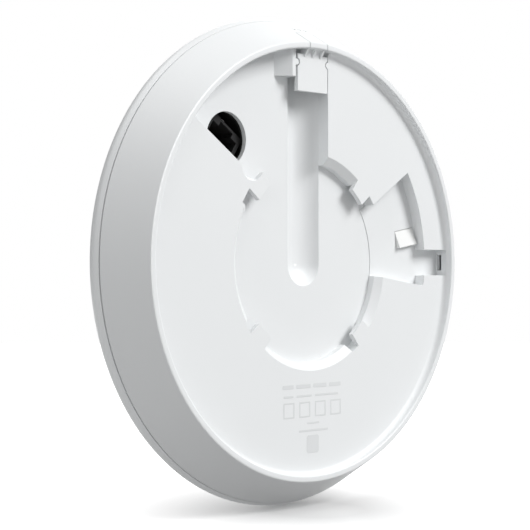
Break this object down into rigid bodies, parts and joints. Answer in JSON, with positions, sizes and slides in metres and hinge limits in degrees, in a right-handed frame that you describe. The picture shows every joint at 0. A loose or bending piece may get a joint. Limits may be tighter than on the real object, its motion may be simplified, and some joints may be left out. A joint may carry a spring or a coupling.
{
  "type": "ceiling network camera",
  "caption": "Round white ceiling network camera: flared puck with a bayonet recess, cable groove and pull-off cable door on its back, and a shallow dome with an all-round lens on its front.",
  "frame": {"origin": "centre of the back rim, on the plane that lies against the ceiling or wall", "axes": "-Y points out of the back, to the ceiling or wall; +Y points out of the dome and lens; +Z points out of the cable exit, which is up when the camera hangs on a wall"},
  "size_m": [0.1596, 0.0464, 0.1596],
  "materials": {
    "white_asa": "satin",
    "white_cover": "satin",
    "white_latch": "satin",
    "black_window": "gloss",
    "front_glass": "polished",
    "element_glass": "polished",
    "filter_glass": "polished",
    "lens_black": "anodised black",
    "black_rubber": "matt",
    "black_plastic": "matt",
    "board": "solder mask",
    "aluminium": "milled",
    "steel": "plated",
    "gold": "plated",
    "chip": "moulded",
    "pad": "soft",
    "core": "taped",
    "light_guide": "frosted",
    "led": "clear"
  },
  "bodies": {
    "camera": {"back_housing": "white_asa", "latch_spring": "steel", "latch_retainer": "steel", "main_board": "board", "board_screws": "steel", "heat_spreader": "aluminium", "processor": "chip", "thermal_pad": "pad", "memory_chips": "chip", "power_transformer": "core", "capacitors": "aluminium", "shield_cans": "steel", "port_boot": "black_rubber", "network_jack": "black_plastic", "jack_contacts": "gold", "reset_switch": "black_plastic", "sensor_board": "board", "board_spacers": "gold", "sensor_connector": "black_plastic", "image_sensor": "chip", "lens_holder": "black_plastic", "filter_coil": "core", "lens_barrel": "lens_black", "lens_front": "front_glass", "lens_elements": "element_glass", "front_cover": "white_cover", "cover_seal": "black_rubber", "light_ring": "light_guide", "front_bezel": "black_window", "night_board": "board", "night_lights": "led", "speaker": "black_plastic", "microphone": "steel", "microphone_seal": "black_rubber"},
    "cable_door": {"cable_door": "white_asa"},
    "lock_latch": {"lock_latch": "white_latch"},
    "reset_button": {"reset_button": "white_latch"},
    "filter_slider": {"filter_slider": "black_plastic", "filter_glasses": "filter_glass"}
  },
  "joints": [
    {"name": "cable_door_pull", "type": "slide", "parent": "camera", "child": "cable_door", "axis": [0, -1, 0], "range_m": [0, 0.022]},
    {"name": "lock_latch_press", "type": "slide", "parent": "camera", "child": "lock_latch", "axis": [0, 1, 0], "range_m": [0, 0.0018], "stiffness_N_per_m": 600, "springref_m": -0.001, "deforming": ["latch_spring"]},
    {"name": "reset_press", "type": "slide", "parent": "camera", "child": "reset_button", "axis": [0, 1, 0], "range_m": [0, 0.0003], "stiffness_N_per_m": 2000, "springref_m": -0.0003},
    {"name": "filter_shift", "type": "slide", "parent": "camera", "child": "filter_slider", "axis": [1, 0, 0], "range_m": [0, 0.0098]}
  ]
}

________________

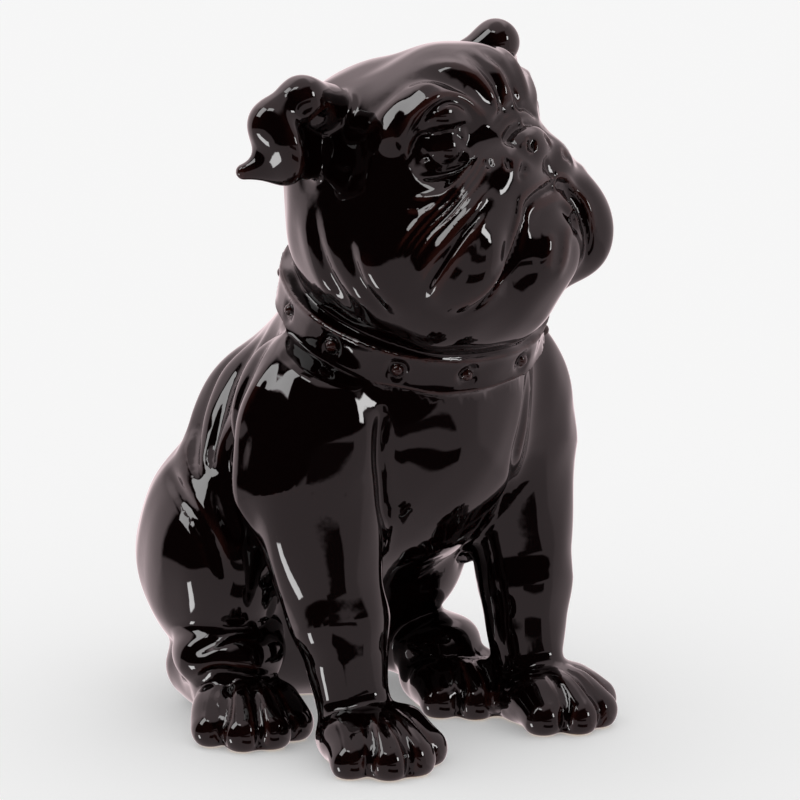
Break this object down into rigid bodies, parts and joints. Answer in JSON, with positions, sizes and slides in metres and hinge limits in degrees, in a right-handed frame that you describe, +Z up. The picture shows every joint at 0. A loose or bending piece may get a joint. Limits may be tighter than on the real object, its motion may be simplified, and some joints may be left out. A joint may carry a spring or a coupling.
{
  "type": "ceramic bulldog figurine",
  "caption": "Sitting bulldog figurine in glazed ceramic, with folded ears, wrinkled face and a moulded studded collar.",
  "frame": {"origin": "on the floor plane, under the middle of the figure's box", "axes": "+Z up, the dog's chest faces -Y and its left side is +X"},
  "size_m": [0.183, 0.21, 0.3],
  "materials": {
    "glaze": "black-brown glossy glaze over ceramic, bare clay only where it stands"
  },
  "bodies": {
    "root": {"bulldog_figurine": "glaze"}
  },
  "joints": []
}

________________

▶ OBJECTIVE:
State how many lines of the listing above include the word "describe". Give nothing but the number.

▶ THE OUTPUT:
2